There are multiple factors responsible for low women participation in the workforce ranging from patriarchy and stereotypes in society to lack of enabling and safe environment for working women.

  • According to the All-India Survey on Higher Education (AISHE) report 2018-19, the gender gap in the country narrowed as compared to the previous year, i.e. 2017-18.
    • The girl students have outnumbered men in eight disciplines. However, these women are either marrying early or not looking for jobs.
  • Shrinking Agriculture Sector:
    • Labour force participation data by NSSO shows a decline in the number of women in the workforce is accounted for mainly by rural women.
    • The shrinking of the agriculture sector is the reason for the pulldown in the figures in India.
    • Also, the manufacturing sector is not so robust to absorb job losses from the agriculture sector.
  • Infrastructure Issues:
    • Smart cities, safer commuting options, a workforce and work setting plan which enables women to also raise families, are the primary drivers of the way women respond to working options in urban spaces.
  • Stereotypical Gender Roles:
    • Jobs with undefined nature of work such as factory jobs are thought to be male-dominated and women are discouraged to go in that turf.
    • Women are expected to play the set gender roles specifically that of parenting after a certain age.

Steps Taken By the Government

Several steps have been taken by the government to ensure that women are empowered across the country. Many laws and policies have been formulated in recent years to encourage women’s participation in the workforce. Some of those are:

  • The Maternity Benefit (Amendment) Act, 2017
    • The amendment provides for 26 weeks of paid maternity instead of 12 weeks.
    • The Bill introduces a provision wherein an employer may permit a woman to work from home after the period of paid leave.
    • The Bill introduces a provision that requires every establishment with 50 or more employees to provide crèche facilities within a prescribed distance.
    • The Bill has faced criticism for excluding paternity leave. There are also apprehensions that the act will disincentivise the corporates from hiring women.
  • The labour ministry issued an advisory to the state pertaining to the safety of women under the Factories Act 1948, which clearly stated that the organisation will have to provide safe commuting facilities for women working at late hours.
    • Pickup and drop facilities for women working late will help create a strong infrastructure to create an enabling environment for working women.
  • Sexual Harassment Electronic-Box (SHe-box)
    • The Ministry of Women and Child Development (WCD) has launched an online platform to enable women employees working in both the public and private organisations to file complaints related to sexual harassment at the workplace.
    • It has been launched to ensure the effective implementation of the Sexual Harassment of Women at Workplace (Prevention, Prohibition and Redressal) Act 2013.
    • Once a complaint is submitted to the portal, it will be directly sent to the Internal Complaints Committee of the concerned Ministry or department.

Way Forward

Over the last few years, more women have taken up science, technology, engineering, and mathematic (STEM) courses and are aspiring to enter the workforce. However, dropout rates among women are also high particularly around marriage maternity and motherhood as far as employment is concerned.
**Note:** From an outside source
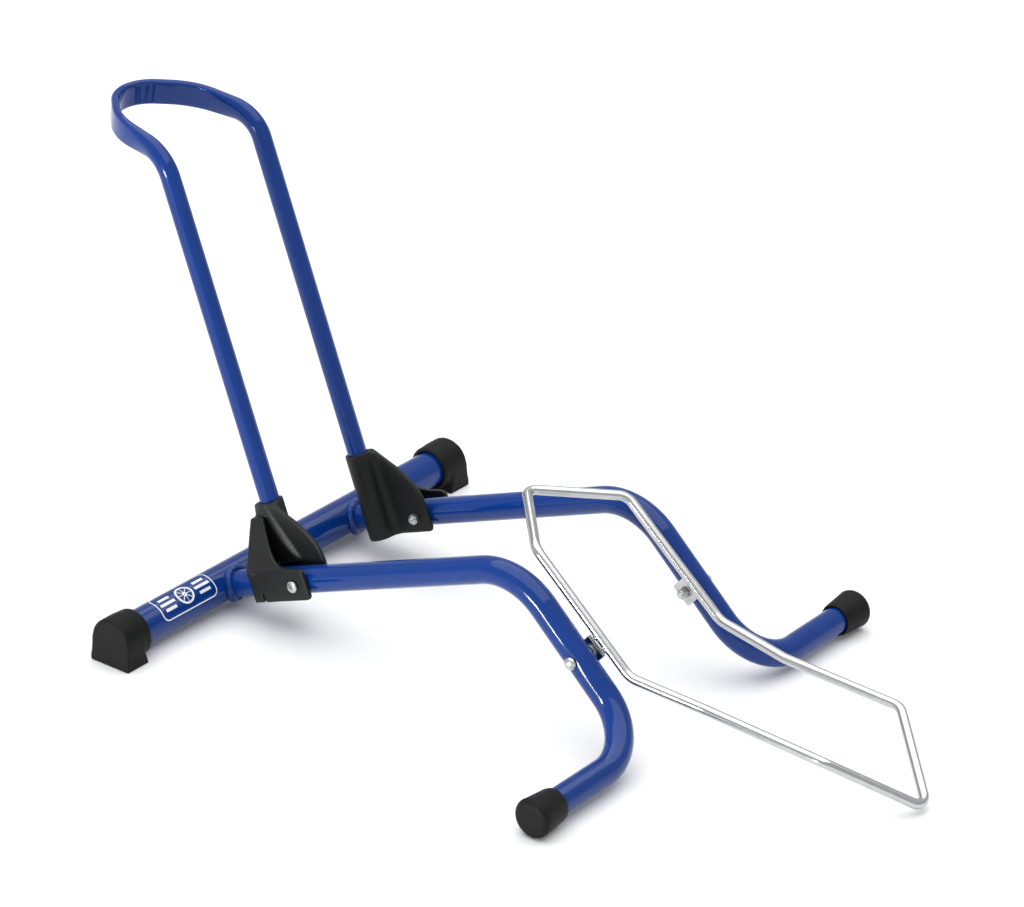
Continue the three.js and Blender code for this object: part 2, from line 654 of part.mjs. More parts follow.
// The left side is +Y. The right side is its mirror image.
for (const [side, mirror] of Object.entries({ left: 1, right: -1 })) {
  const half = new THREE.Group();
  half.scale.y = mirror;
  half.add(...sideOfFrame(side));
  stand.add(half);
  const halfHoop = new THREE.Group();
  halfHoop.scale.y = mirror;
  halfHoop.add(piece(`hoop_bracket_${side}`, bracket(), BLACK_PLASTIC));
  foldingHoop.add(halfHoop);
}

// The origin is on the floor, under the middle of the stand.
const extent = new THREE.Box3().setFromObject(stand, true);
stand.position.x = -(extent.min.x + extent.max.x) / 2;

const part = new THREE.Group();
part.add(stand);

export default part;
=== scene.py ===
"""Folding floor stand for a bicycle wheel: the looks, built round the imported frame."""

import json
import math

import bmesh
import bpy
from mathutils import Matrix, Quaternion, Vector, noise


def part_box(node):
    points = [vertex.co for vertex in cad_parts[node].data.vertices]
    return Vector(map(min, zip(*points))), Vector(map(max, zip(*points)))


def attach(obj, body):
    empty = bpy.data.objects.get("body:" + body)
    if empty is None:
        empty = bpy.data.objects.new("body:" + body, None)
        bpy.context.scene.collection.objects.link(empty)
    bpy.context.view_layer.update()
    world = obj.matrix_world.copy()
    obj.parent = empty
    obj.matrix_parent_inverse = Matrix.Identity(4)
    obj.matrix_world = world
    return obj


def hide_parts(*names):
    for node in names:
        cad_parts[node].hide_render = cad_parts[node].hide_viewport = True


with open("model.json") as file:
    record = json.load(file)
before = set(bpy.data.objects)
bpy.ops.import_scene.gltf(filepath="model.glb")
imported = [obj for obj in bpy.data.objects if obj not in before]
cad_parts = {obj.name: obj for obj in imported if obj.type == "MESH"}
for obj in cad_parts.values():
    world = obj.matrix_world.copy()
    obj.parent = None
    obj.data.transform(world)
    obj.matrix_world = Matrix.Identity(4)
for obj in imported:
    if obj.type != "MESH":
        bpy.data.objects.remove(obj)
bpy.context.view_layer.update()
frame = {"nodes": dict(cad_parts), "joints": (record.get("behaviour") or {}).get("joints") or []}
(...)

There are options like working from home yet a lot more needs to be done.

  • There is a need for timely auditing of laws to ensure better implementation of legislation.
  • Better transport infrastructure added with childcare facilities at or near workplaces will help women realise their full potential.
  • Ultimately, the goal is not merely to increase female labour force participation, but to provide opportunities for decent work that will, in turn, contribute to the economic empowerment of women.
    • Getting women into the workforce is not enough, it should be accompanied by their ascent to the leadership positions.
    • It will help create a women-centric environment within the organisation.

There is no, one size fits all strategy as women in rural and urban areas have very different issues therefore there needs to be separate policies for different regions. If women’s workforce participation in India is realised to its full potential and given India’s demographic dividend, it can easily achieve the target of $5trillion economy.